Paul wrote ‘occasional letters,’ not intending to be a systematic moralist or a systematic theologian (90). Paul does not write “a single complete ethical primer,” but is responding to  “a mixture of contingent inquiries” (90). Burridge discusses Paul’s use of the Old Testament and Jewish sources, and in light of the studies by E.P. Sanders and others, Burridge concludes, quoting M.D. Hooker, “Christ himself is the key to the meaning of scripture…all scripture can be used, because it is all Christological” (95). Paul also drew upon Hellenistic sources (e.g., the Household code, Haustafeln), Hellenistic terms and ideas, yet all this is viewed through his Christological lens.

Burridge offers new light on the old ‘doctrine/duty’, ‘indicative/imperative’ bifurcation view of Paul’s letters, suggesting that this superficial split does not take into account the interpenetration of Paul’s thinking. While not directly quoting Jesus’ teachings nor making reference to specific Gospel accounts of Jesus’ life, Paul’s theology and ethics are grounded in the grand narrative what God has done in and through Jesus of Nazareth (see NT Wright’s works on Paul). Christians are “in the Christ” and his life has become theirs. Paul is not a writer of ethical instructions but unpacks what it means to respond fully to and follow God in Christ. This response requires participation in the new community that is living “between the times,” that is, in the eschatological tension of the in-breaking, yet still coming “kingdom of God.”

This Christ-centered life together is guided by the greatest commandment–the law of love. This love is incarnate in Christ and followers of Jesus live and love as Jesus did. How does love respond to the state/empire [Burridge’s assessment of the debated views of Romans 13:1-7 is eye-opening (especially with the case of apartheid looming in the background). Misunderstandings of Romans 13:1-7 have caused more misery and unhappiness in the world than any other verses in the Bible. These verses do not “give license to tyrants.”], to enemies, to trials, to misunderstanding and injustice? How does love revision the family, slavery, women’s value and place, sex and marriage, money and property? Paul extrapolates from Jesus and his life, death and resurrection the ways of love among the odd and inclusive mixture of Jews and Gentiles, slaves and free, men and women comprising the growing church. This love is not self-serving and antinomian, but is the “fulfilling of the law.” Jesus the Christ is the completion of the Law, the ‘climax of the covenant’ (NT Wright).

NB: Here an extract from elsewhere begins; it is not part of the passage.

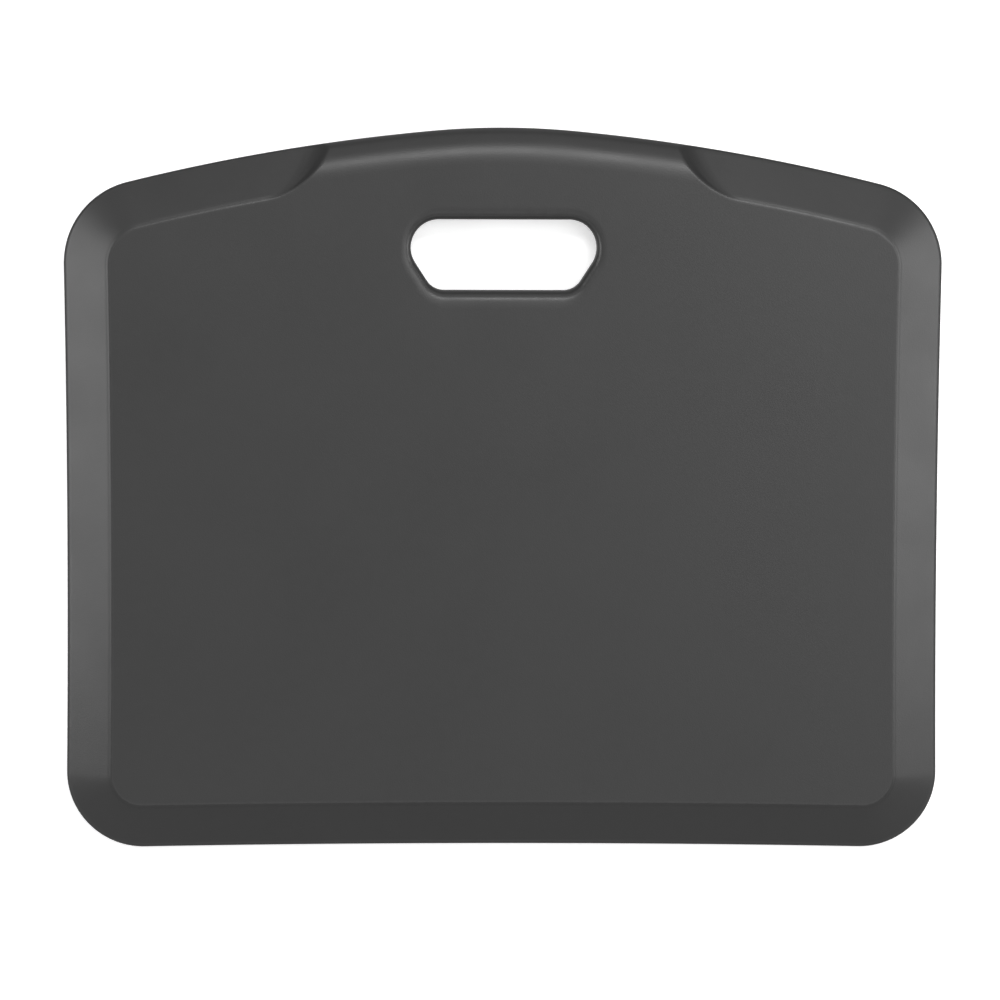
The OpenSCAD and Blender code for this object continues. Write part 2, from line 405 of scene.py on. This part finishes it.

Plainly and with great passion, Paul calls the church to be “imitators of God” who is revealed in Jesus of Nazareth. Paul himself is an example of one who simply “wants to know Christ,” to follow the Jesus way and Paul calls others to “follow me as I follow Christ.” Contrary to those who see Paul as a stern advocate of patriarchalism and oppressive ethics, Paul is seeking to live and teach the revolutionary love of God in Christ.

This was a complex section of Burridge’s book and I have tried to do a fair summary of a whole lot of material. I hope you’ll get a copy and work your way through it.